Les participants à cette étude ont été préalablement soumis à un test de croyance de la théorie de l’émission et ceux qui y croyaient ont été exclus. Il est donc remarquable que tous les participants restants aient perçu une force basée sur le regard, même s’ils ont nié toute croyance en une telle force émanant de l’œil. Ce qui ressort de cette étude est un “raccourci cognitif implicite”, non reconnu, utilisé par les humains pour traiter rapidement le regard, mais qui nous amène à l’estimer comme quelque chose qui affecte les objets.
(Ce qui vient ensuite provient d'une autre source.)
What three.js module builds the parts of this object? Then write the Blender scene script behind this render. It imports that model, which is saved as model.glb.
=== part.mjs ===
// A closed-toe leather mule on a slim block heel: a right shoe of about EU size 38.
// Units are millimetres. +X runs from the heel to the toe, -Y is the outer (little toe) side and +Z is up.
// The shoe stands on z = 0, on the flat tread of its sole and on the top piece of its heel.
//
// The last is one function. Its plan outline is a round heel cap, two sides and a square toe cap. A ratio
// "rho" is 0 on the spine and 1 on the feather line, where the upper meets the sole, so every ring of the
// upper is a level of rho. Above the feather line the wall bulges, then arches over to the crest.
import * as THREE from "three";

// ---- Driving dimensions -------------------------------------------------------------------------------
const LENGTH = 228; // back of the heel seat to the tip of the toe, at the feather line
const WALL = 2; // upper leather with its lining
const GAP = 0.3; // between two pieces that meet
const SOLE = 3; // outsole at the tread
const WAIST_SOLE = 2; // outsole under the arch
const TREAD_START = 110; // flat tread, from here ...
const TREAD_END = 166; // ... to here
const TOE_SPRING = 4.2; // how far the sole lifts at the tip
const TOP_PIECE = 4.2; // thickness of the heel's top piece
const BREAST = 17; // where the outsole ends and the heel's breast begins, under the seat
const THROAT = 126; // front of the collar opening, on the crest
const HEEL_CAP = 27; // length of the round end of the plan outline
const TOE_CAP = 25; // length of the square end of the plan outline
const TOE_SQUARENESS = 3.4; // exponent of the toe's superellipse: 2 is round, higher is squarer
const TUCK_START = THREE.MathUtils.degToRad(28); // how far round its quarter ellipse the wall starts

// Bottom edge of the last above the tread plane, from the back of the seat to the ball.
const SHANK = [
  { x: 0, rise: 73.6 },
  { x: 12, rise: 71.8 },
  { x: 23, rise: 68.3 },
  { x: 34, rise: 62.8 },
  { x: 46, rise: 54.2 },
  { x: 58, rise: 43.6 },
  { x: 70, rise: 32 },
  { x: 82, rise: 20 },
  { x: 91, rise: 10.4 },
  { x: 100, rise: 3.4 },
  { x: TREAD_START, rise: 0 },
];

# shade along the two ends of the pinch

Pour tester cette théorie, les chercheurs ont utilisé des méthodes d’imagerie cérébrale pour démontrer que la perception du regard active les régions du cerveau associées au mouvement. Dans ce cas, les sujets ont reçu des images de points en mouvement ou une image d’un visage regardant un arbre. L’activité cérébrale a été mesurée à l’aide de l’imagerie par résonance magnétique fonctionnelle (IRMf), qui détecte l’activité cérébrale en mesurant la consommation locale d’oxygène du cerveau. Les zones du cerveau impliquées dans le traitement des mouvements visuels (les zones corticales temporales moyennes droites) et dans la compréhension des pensées et des intentions des autres (le carrefour temporo-pariétal droit) ont été impliquées dans le traitement du regard du visage lorsqu’il fixe l’arbre. Cependant, tout comme pour Kevin, qui avait les yeux bandés, ces signaux d’IRMf s’arrêtaient lorsque le visage de ces études avait les yeux bandés. Ici, le cerveau traite le regard comme un mouvement même lorsqu’aucun mouvement ne se produit, ce qui montre une fois de plus d’une importante fausse perception de la réalité.
L’étude publiée dans The Proceedings of the National Academy of Sciences : Implicit model of other people’s visual attention as an invisible, force-carrying beam projecting from the eyes.